Filipe Luís dopisał puentę do mojego niedawnego tekstu o amerykańskim obrońcy polskiego pochodzenia. Matt Miazga, choć ma polskich rodziców, urodził się i wychował w Stanach Zjednoczonych. Za chwilę będzie reprezentował ten kraj na młodzieżowych mistrzostwach świata. A jaki ma reprezentować? Ten, z którym się identyfikuje, w którym dorastał i żyje. Logiczne. Dajcie mu więc spokój i nie wciskajcie na siłę do reprezentacji Polski. Do gry w reprezentacji nie można nikogo namawiać! To powinien być zaszczyt.
I drugi cytat, z „Gazety Wyborczej”. Mam już kilka dni, ale grzechem byłoby nie poświęcić mu uwagi. Zbigniew Boniek poszedł po całości rozliczając wszystkich dookoła, nawet z Putinem włącznie. Zostawię jednak politykę w spokoju, mam przesyt przed wyborami prezydenckimi. Skoncentruję się na jego wypowiedzi dotyczącej szefów światowej piłki:
"Na MŚ w Brazylii odbywał się kongres FIFA. Dostałem bilet w biznesklasie i piękny hotel. Podchodzę do recepcji, akredytuję się, odbieram suweniry od prezesa FIFA. A tam grubo wypchana banknotami koperta, Musiałem podpisać, że przyjąłem, a zapewniali nam tam wszystko. To jak Blatter ma przegrać wybory?
W Komitecie Wykonawczym UEFA też czujesz się jak lord. W dowolnej chwili dzwonisz do Szwajcarii, tam trzy panie odpowiadają tylko za to, by dbać o takich jak ty. Zamawiasz bilet na Real - Juve, godzinę później masz rezerwację lotniczą w klasie biznes, hotel i wejściówkę do loży na stadionie. Na lotnisku czeka limuzyna. Dziwicie się, że wszyscy się tam pchają?”
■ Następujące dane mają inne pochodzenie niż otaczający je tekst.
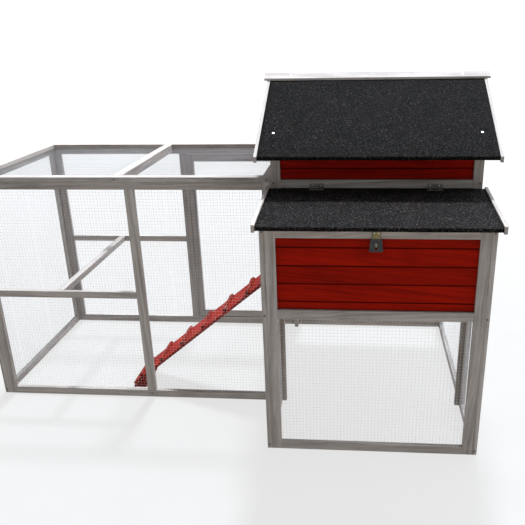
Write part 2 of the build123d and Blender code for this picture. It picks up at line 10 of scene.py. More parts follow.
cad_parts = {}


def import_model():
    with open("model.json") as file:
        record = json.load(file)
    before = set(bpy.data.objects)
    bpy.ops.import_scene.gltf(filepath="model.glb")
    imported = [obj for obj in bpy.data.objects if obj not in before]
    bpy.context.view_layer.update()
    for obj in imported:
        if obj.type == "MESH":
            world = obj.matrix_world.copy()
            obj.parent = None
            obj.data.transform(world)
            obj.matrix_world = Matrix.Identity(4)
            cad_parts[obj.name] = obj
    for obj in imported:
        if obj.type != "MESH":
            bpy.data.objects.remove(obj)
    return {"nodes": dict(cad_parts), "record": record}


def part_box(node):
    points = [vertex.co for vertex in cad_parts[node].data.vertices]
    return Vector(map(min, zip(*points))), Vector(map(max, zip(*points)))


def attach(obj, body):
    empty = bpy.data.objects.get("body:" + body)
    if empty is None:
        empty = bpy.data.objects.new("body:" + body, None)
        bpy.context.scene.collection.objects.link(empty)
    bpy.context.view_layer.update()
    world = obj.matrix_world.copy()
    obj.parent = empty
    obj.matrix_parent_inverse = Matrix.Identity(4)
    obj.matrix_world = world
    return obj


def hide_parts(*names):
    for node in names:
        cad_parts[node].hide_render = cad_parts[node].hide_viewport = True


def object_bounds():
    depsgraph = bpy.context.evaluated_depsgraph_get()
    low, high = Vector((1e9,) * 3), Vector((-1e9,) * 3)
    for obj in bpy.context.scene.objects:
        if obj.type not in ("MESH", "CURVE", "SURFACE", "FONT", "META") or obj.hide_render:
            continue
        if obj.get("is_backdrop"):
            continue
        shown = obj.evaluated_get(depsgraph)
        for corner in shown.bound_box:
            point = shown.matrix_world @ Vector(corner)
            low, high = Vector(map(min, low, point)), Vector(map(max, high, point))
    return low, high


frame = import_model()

cad_lo, cad_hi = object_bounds()
record = frame["record"]
BODY = {n: b for b, ns in record["behaviour"]["bodies"].items() for n in ns}
SLOT = {s["node"]: s["material_slot"] for s in record["subparts"]}
rng = random.Random(7)


# ---------------------------------------------------------------- node helpers
class Mat:
    def __init__(self, name):
        self.m = bpy.data.materials.new(name)
        self.m.use_nodes = True
        self.t = self.m.node_tree
        self.t.nodes.clear()
        self.out = self.t.nodes.new("ShaderNodeOutputMaterial")
        self.p = self.t.nodes.new("ShaderNodeBsdfPrincipled")
        self.t.links.new(self.p.outputs[0], self.out.inputs[0])

    def n(self, kind, **kw):
        x = self.t.nodes.new("ShaderNode" + kind)
        for k, v in kw.items():
            setattr(x, k, v)
        return x

    def l(self, a, b):
        self.t.links.new(a, b)

    def attr(self, name, vector=False):
        a = self.n("Attribute", attribute_name=name)
        return a.outputs["Vector" if vector else "Fac"]

    def obj(self):
        return self.n("TexCoord").outputs["Object"]

    def scaled(self, vec, s, off=(0, 0, 0)):
        m = self.n("Mapping")
        self.l(vec, m.inputs["Vector"])
        m.inputs["Scale"].default_value = s
        m.inputs["Location"].default_value = off
        return m.outputs[0]

    def noise(self, vec, scale=1.0, detail=3.0, rough=0.55, dist=0.0):
        x = self.n("TexNoise")
        self.l(vec, x.inputs["Vector"])
        x.inputs["Scale"].default_value = scale
        x.inputs["Detail"].default_value = detail
        x.inputs["Roughness"].default_value = rough
        x.inputs["Distortion"].default_value = dist
        return x.outputs["Fac"]

    def voronoi(self, vec, scale, feature="F1"):
        x = self.n("TexVoronoi", feature=feature)
        self.l(vec, x.inputs["Vector"])
        x.inputs["Scale"].default_value = scale
        return x

    def ramp(self, fac, stops):
        r = self.n("ValToRGB")
        self.l(fac, r.inputs[0])
        e = r.color_ramp.elements
        while len(e) < len(stops):
            e.new(0.5)
        for i, (p, c) in enumerate(stops):
            e[i].position = p
            e[i].color = (c[0], c[1], c[2], 1) if not isinstance(c, (int, float)) else (c, c, c, 1)
        return r.outputs[0]

    def mix(self, fac, a, b, mode="MIX"):
        x = self.n("Mix", data_type="RGBA", blend_type=mode)
        for sock, v in ((x.inputs[0], fac), (x.inputs[6], a), (x.inputs[7], b)):
            if isinstance(v, bpy.types.NodeSocket):
                self.l(v, sock)
            elif isinstance(v, (int, float)):
                sock.default_value = v
            else:
                sock.default_value = (*v, 1)
        return x.outputs[2]

    def math(self, op, a, b=None, clamp=False):
        x = self.n("Math", operation=op, use_clamp=clamp)
        for i, v in enumerate((a, b)):
            if v is None:
                continue
            if isinstance(v, bpy.types.NodeSocket):
                self.l(v, x.inputs[i])
            else:
                x.inputs[i].default_value = v
        return x.outputs[0]

    def rng(self, v, a, b, c, d):
        x = self.n("MapRange")
        self.l(v, x.inputs[0])
        for i, k in enumerate((a, b, c, d)):
            x.inputs[i + 1].default_value = k
        return x.outputs[0]

    def bump(self, height, dist, strength=1.0, normal=None):
        x = self.n("Bump")
        self.l(height, x.inputs["Height"])
        x.inputs["Distance"].default_value = dist
        x.inputs["Strength"].default_value = strength
        if normal is not None:
            self.l(normal, x.inputs["Normal"])
        return x.outputs[0]

    def done(self, colour, rough, normal=None, metal=0.0, spec=None):
        self.l(colour, self.p.inputs["Base Color"])
        if isinstance(rough, bpy.types.NodeSocket):
            self.l(rough, self.p.inputs["Roughness"])
        else:
            self.p.inputs["Roughness"].default_value = rough
        if normal is not None:
            self.l(normal, self.p.inputs["Normal"])
        if isinstance(metal, bpy.types.NodeSocket):
            self.l(metal, self.p.inputs["Metallic"])
        else:
            self.p.inputs["Metallic"].default_value = metal
        if spec is not None:
            self.p.inputs["Specular IOR Level"].default_value = spec
        return self.m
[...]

Czyli pan prezes postanowił nauczyć moralności szefów FIFA i UEFA. Cieszę się, że tak mu zależy na zdrowej kondycji światowej piłki, ale może zacznie jednak od siebie. Bo jak na dziekana wydziału moralności wypada raczej blado. Niech najpierw poczyta kodeks etyczny FIFA czy regulamin dyscyplinarny UEFA, by dowiedzieć się ciekawych obostrzeń dotyczących bukmacherki. Zabraniają wszelkiej aktywności w tej branży zawodnikom i piłkarskim oficjelom. I najgorsza wiadomość – wszystkie zakazy dotyczą także obywateli Włoch!